The task: Write the data out again in full, with no departure from the original.

Collected material:
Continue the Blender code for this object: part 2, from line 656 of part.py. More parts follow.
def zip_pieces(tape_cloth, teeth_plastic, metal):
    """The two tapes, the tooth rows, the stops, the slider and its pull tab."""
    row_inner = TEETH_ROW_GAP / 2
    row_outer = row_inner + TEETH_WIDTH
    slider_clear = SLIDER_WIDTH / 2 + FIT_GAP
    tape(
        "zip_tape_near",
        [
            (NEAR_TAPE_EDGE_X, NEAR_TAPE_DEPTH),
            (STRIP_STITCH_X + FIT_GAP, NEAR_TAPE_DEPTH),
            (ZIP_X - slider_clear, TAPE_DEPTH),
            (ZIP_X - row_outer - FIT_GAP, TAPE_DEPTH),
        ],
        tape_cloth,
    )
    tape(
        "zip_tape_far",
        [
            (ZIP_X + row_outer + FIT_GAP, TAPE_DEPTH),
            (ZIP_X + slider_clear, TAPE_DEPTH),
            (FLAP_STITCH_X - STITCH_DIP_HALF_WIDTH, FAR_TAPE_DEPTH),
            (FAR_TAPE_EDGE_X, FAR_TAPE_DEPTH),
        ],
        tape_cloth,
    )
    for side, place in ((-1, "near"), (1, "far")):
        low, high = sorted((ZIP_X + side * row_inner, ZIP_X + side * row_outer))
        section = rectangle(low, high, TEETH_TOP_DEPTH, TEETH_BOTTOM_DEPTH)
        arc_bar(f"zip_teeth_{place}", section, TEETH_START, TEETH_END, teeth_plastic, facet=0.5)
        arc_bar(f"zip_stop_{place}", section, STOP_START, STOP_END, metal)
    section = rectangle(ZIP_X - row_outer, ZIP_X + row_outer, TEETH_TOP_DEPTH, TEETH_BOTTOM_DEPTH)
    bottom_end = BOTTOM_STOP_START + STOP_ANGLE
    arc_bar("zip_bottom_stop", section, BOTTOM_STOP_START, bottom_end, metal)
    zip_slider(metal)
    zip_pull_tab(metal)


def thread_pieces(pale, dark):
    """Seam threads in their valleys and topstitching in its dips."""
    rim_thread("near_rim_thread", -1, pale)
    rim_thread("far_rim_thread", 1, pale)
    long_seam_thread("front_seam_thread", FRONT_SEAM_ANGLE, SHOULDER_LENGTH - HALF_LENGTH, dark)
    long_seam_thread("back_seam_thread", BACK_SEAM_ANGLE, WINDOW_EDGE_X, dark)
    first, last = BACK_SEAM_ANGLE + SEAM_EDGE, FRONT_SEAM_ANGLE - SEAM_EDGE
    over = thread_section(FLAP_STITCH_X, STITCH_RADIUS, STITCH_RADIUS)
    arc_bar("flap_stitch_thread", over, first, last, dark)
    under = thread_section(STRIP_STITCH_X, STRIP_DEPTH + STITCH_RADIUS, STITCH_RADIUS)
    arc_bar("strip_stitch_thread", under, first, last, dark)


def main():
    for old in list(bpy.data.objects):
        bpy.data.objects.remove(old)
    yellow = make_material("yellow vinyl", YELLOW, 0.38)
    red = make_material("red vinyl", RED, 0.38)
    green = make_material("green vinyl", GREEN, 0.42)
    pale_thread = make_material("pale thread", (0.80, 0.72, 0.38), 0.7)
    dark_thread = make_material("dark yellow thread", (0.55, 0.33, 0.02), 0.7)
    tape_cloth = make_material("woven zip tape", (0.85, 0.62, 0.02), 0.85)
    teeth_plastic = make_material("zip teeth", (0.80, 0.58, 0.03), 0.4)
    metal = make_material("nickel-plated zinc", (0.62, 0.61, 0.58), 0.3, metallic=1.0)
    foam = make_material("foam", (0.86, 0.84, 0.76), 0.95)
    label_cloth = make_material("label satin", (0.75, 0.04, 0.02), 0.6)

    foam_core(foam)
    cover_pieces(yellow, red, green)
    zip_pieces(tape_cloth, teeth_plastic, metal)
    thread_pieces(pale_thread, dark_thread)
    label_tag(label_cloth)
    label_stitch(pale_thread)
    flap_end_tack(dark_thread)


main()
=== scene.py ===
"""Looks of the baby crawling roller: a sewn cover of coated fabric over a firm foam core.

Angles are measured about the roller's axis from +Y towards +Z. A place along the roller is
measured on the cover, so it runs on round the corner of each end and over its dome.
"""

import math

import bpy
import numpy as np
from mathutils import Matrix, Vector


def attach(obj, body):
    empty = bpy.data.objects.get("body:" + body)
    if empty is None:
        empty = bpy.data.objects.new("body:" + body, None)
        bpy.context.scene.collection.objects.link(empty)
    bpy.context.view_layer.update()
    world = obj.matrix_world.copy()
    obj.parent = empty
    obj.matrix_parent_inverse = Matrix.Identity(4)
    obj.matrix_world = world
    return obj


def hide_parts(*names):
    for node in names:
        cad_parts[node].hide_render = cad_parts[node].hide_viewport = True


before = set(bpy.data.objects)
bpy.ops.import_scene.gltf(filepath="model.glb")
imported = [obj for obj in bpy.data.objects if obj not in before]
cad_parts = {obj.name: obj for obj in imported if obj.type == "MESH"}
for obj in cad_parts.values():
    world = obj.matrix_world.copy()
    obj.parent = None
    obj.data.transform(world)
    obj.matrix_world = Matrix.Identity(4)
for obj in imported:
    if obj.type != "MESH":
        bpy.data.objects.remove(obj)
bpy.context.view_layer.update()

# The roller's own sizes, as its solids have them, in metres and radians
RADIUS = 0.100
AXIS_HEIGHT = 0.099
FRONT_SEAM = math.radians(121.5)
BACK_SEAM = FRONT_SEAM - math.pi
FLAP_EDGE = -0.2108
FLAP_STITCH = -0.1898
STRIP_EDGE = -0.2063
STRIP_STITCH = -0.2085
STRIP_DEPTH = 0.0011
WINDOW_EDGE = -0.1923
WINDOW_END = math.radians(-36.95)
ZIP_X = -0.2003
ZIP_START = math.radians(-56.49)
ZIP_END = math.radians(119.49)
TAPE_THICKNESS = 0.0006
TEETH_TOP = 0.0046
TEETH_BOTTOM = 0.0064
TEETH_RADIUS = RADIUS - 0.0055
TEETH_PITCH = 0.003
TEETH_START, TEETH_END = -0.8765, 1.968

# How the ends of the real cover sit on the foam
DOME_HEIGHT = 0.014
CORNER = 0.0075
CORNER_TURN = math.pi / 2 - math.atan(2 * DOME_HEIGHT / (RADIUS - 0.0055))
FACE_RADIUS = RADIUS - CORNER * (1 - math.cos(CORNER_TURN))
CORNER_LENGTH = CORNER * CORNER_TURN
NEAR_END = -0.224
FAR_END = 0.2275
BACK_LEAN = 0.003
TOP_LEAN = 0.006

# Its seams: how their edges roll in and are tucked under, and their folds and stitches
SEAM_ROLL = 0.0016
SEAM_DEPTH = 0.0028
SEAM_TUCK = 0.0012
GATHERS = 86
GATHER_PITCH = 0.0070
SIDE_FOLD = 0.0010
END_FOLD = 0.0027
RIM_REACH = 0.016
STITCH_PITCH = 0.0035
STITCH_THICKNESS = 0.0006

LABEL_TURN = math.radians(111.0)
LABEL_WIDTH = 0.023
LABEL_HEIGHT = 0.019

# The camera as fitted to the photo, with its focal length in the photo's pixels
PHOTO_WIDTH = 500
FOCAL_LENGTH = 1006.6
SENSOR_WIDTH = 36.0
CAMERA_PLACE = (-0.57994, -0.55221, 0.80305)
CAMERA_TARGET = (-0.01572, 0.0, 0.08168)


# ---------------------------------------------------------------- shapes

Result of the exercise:
Continue the Blender code for this object: part 2, from line 656 of part.py. More parts follow.
def zip_pieces(tape_cloth, teeth_plastic, metal):
    """The two tapes, the tooth rows, the stops, the slider and its pull tab."""
    row_inner = TEETH_ROW_GAP / 2
    row_outer = row_inner + TEETH_WIDTH
    slider_clear = SLIDER_WIDTH / 2 + FIT_GAP
    tape(
        "zip_tape_near",
        [
            (NEAR_TAPE_EDGE_X, NEAR_TAPE_DEPTH),
            (STRIP_STITCH_X + FIT_GAP, NEAR_TAPE_DEPTH),
            (ZIP_X - slider_clear, TAPE_DEPTH),
            (ZIP_X - row_outer - FIT_GAP, TAPE_DEPTH),
        ],
        tape_cloth,
    )
    tape(
        "zip_tape_far",
        [
            (ZIP_X + row_outer + FIT_GAP, TAPE_DEPTH),
            (ZIP_X + slider_clear, TAPE_DEPTH),
            (FLAP_STITCH_X - STITCH_DIP_HALF_WIDTH, FAR_TAPE_DEPTH),
            (FAR_TAPE_EDGE_X, FAR_TAPE_DEPTH),
        ],
        tape_cloth,
    )
    for side, place in ((-1, "near"), (1, "far")):
        low, high = sorted((ZIP_X + side * row_inner, ZIP_X + side * row_outer))
        section = rectangle(low, high, TEETH_TOP_DEPTH, TEETH_BOTTOM_DEPTH)
        arc_bar(f"zip_teeth_{place}", section, TEETH_START, TEETH_END, teeth_plastic, facet=0.5)
        arc_bar(f"zip_stop_{place}", section, STOP_START, STOP_END, metal)
    section = rectangle(ZIP_X - row_outer, ZIP_X + row_outer, TEETH_TOP_DEPTH, TEETH_BOTTOM_DEPTH)
    bottom_end = BOTTOM_STOP_START + STOP_ANGLE
    arc_bar("zip_bottom_stop", section, BOTTOM_STOP_START, bottom_end, metal)
    zip_slider(metal)
    zip_pull_tab(metal)


def thread_pieces(pale, dark):
    """Seam threads in their valleys and topstitching in its dips."""
    rim_thread("near_rim_thread", -1, pale)
    rim_thread("far_rim_thread", 1, pale)
    long_seam_thread("front_seam_thread", FRONT_SEAM_ANGLE, SHOULDER_LENGTH - HALF_LENGTH, dark)
    long_seam_thread("back_seam_thread", BACK_SEAM_ANGLE, WINDOW_EDGE_X, dark)
    first, last = BACK_SEAM_ANGLE + SEAM_EDGE, FRONT_SEAM_ANGLE - SEAM_EDGE
    over = thread_section(FLAP_STITCH_X, STITCH_RADIUS, STITCH_RADIUS)
    arc_bar("flap_stitch_thread", over, first, last, dark)
    under = thread_section(STRIP_STITCH_X, STRIP_DEPTH + STITCH_RADIUS, STITCH_RADIUS)
    arc_bar("strip_stitch_thread", under, first, last, dark)


def main():
    for old in list(bpy.data.objects):
        bpy.data.objects.remove(old)
    yellow = make_material("yellow vinyl", YELLOW, 0.38)
    red = make_material("red vinyl", RED, 0.38)
    green = make_material("green vinyl", GREEN, 0.42)
    pale_thread = make_material("pale thread", (0.80, 0.72, 0.38), 0.7)
    dark_thread = make_material("dark yellow thread", (0.55, 0.33, 0.02), 0.7)
    tape_cloth = make_material("woven zip tape", (0.85, 0.62, 0.02), 0.85)
    teeth_plastic = make_material("zip teeth", (0.80, 0.58, 0.03), 0.4)
    metal = make_material("nickel-plated zinc", (0.62, 0.61, 0.58), 0.3, metallic=1.0)
    foam = make_material("foam", (0.86, 0.84, 0.76), 0.95)
    label_cloth = make_material("label satin", (0.75, 0.04, 0.02), 0.6)

    foam_core(foam)
    cover_pieces(yellow, red, green)
    zip_pieces(tape_cloth, teeth_plastic, metal)
    thread_pieces(pale_thread, dark_thread)
    label_tag(label_cloth)
    label_stitch(pale_thread)
    flap_end_tack(dark_thread)


main()
=== scene.py ===
"""Looks of the baby crawling roller: a sewn cover of coated fabric over a firm foam core.

Angles are measured about the roller's axis from +Y towards +Z. A place along the roller is
measured on the cover, so it runs on round the corner of each end and over its dome.
"""

import math

import bpy
import numpy as np
from mathutils import Matrix, Vector


def attach(obj, body):
    empty = bpy.data.objects.get("body:" + body)
    if empty is None:
        empty = bpy.data.objects.new("body:" + body, None)
        bpy.context.scene.collection.objects.link(empty)
    bpy.context.view_layer.update()
    world = obj.matrix_world.copy()
    obj.parent = empty
    obj.matrix_parent_inverse = Matrix.Identity(4)
    obj.matrix_world = world
    return obj


def hide_parts(*names):
    for node in names:
        cad_parts[node].hide_render = cad_parts[node].hide_viewport = True


before = set(bpy.data.objects)
bpy.ops.import_scene.gltf(filepath="model.glb")
imported = [obj for obj in bpy.data.objects if obj not in before]
cad_parts = {obj.name: obj for obj in imported if obj.type == "MESH"}
for obj in cad_parts.values():
    world = obj.matrix_world.copy()
    obj.parent = None
    obj.data.transform(world)
    obj.matrix_world = Matrix.Identity(4)
for obj in imported:
    if obj.type != "MESH":
        bpy.data.objects.remove(obj)
bpy.context.view_layer.update()

# The roller's own sizes, as its solids have them, in metres and radians
RADIUS = 0.100
AXIS_HEIGHT = 0.099
FRONT_SEAM = math.radians(121.5)
BACK_SEAM = FRONT_SEAM - math.pi
FLAP_EDGE = -0.2108
FLAP_STITCH = -0.1898
STRIP_EDGE = -0.2063
STRIP_STITCH = -0.2085
STRIP_DEPTH = 0.0011
WINDOW_EDGE = -0.1923
WINDOW_END = math.radians(-36.95)
ZIP_X = -0.2003
ZIP_START = math.radians(-56.49)
ZIP_END = math.radians(119.49)
TAPE_THICKNESS = 0.0006
TEETH_TOP = 0.0046
TEETH_BOTTOM = 0.0064
TEETH_RADIUS = RADIUS - 0.0055
TEETH_PITCH = 0.003
TEETH_START, TEETH_END = -0.8765, 1.968

# How the ends of the real cover sit on the foam
DOME_HEIGHT = 0.014
CORNER = 0.0075
CORNER_TURN = math.pi / 2 - math.atan(2 * DOME_HEIGHT / (RADIUS - 0.0055))
FACE_RADIUS = RADIUS - CORNER * (1 - math.cos(CORNER_TURN))
CORNER_LENGTH = CORNER * CORNER_TURN
NEAR_END = -0.224
FAR_END = 0.2275
BACK_LEAN = 0.003
TOP_LEAN = 0.006

# Its seams: how their edges roll in and are tucked under, and their folds and stitches
SEAM_ROLL = 0.0016
SEAM_DEPTH = 0.0028
SEAM_TUCK = 0.0012
GATHERS = 86
GATHER_PITCH = 0.0070
SIDE_FOLD = 0.0010
END_FOLD = 0.0027
RIM_REACH = 0.016
STITCH_PITCH = 0.0035
STITCH_THICKNESS = 0.0006

LABEL_TURN = math.radians(111.0)
LABEL_WIDTH = 0.023
LABEL_HEIGHT = 0.019

# The camera as fitted to the photo, with its focal length in the photo's pixels
PHOTO_WIDTH = 500
FOCAL_LENGTH = 1006.6
SENSOR_WIDTH = 36.0
CAMERA_PLACE = (-0.57994, -0.55221, 0.80305)
CAMERA_TARGET = (-0.01572, 0.0, 0.08168)


# ---------------------------------------------------------------- shapes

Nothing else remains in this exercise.